Вот почему теперь, едва появляются новые колонизаторы, как и здешние люди и чуть ли не сама тайга торопятся видеть их в первую очередь, чтобы сказать:

— Вот! Смотрите на наше пышное убожество, на наше бескультурье, и учитесь, как не надо колонизировать! Не завозите сюда ваших людей без подготовки местности, без ее изучения, без строго продуманного и хорошо взвешенного плана! Если и вы раньше привезете людей, а лишь потом станете думать, что с ними делать, куда их здесь в тайге девать, то и у вас ничего не выйдет, как не вышло ничего у ваших предшественников. Если вы повторите их ошибки, вы получите их результаты!

Суровое предостережение, но за него надо благодарить. Ошибка, когда ее повторяют, становится преступлением.

Сделав свое предостережение, действующие лица первых глав считают свою задачу выполненной. Она была серьезна. Без особой надобности они не будут отвлекать читателя от основных вопросов книги.

Рыба-фиш

Хаим-Мордко Пинтель уверял, что евреев вообще уже нет, что остались одни только бывшие евреи. Пчеловод из-под Хабаровска держался иных взглядов.

В вагоне, между Тихонькой и Волочаевкой, за перегородкой кто-то неторопливо гудел архиерейским басом:

— Ведь вот, вы говорите — евреи… А никогда вам евреи не сварят стерляжью уху как следует.

Говоривший откусил с треском кусок сахару и, хлебая чай, продолжал:

— Я вам как пчеловод скажу… Стерляжью уху надо варить как? Надобно наловить ершей, отварить из тех ершей уху, и чтоб на медленном огне, чтоб хорошо уварилась. А потом, когда разварятся ерши окончательно, — их тогда д-долой, уху отцедить через тряпочку, а в этой, в ершовой ухе только тогда и варить стерлядь.

Бас говорил медленно, с расстановкой, очень наставительно. Можно было даже, сидя за стенкой, представить себе его жесты.

Выдержав паузу, он воскликнул:

— Ну, а теперь взять евреев… Я, боже упаси, не антисемит. Но евреи!.. Ну, подумайте сами! Евреи — это рыба-фиш. Им щуку подай, да потяжеле, да закати в нее перцу побольше, да нафаршируй ее…

В голосе было пренебрежение, но, правда, снисходительное. Бас даже спохватился:

— Грешно сказать, — ведь и щука по-еврейски— т-то-о-оже бывает, знаете, зн-наменитая! Иная тебе евреечка такую щуку заправит, что, конечно, пальцы оближешь… Но это — где? Это — на Украине.

Бас опустился до полушопота, но тотчас опять повысил голос:

— А в наших местах — это вам не Украина. Здесь рыбу-фиш и не жди. Здесь… здесь…

Он подыскивал слова. Нашел:

— Здесь евреям придется круто… Куда им со здешней жизнью управиться? Это я вам как пчеловод скажу.
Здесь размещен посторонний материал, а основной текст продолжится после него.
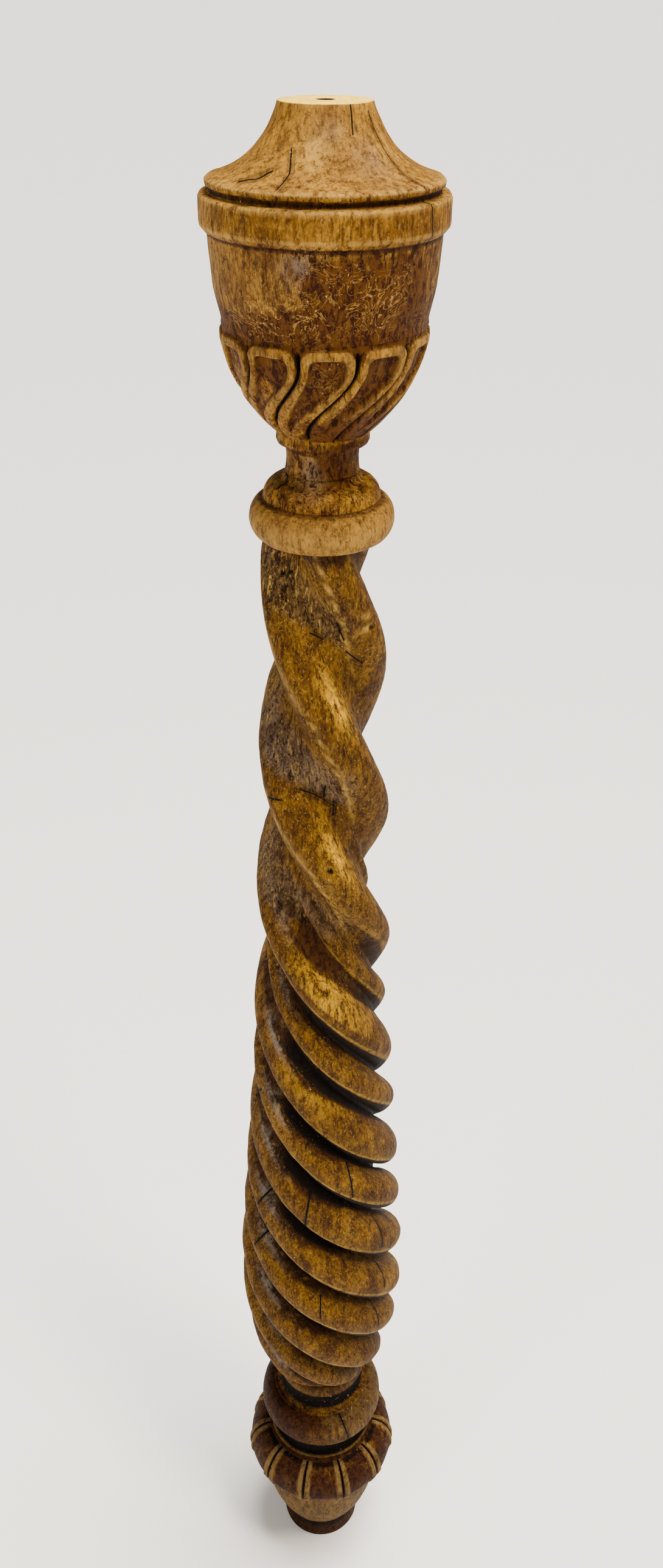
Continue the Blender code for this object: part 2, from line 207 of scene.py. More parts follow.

Собеседник баса, доселе молчавший, сказал жидким тенорком:

— Они, евреи, до щуки мастера, потому что щуку — сходил на базар и купил. А здесь тебе, в Биробиджане, на базар не сходишь и рыбы не купишь. Либо сам налови, либо так сиди… А уж наловить…

Последней фразы он не закончил: и так понятно, что ловить рыбу в диких таежных реках — не еврейское дело.

Тенор высказался далее в том смысле, что никогда евреи, как племя слабое, не удержатся в Биробиджане.

Пчеловод, густо кашляя, соглашался с этим взглядом.

Разговор происходил в вагоне поезда, шедшего в Хабаровск. Я слушал его внимательно. Меня всегда интересует, что думают пчеловоды о разных сторонах еврейской жизни. Но мне надо было сойти на станции Волочаевка, — я ехал в еврейскую коммуну Икор.

На вокзале почти никого не было. Стояли двое железнодорожников и с ними молодой мордастый казак, рослый, крепкий. Одет он был в ладную поддевку, а из-под шапки-кубанки, выбиваясь на самое ухо, висел клок тяжелых и лихих кудрей.

Я рассчитывал, что на станции будет кто-нибудь из Икора.

— Да вот ведь он из Икора! — сказал железнодорожник, указывая на мордастого казака.

Мордастый, действительно, был член коммуны «Икор», еврейский парень из-под Минска. Он приехал в Биробиджан в мае прошлого года и провел здесь первый и самый мучительный период колонизации, когда разбегались все, а оставались только фанатики. Он остался, перенес дожди, наводнение, гнус, голод, падеж скота, морозы, развал, деморализацию и склоку. И вот у него налились щеки здоровьем, которое можно взять руками, и над ухом раскачиваются кудри.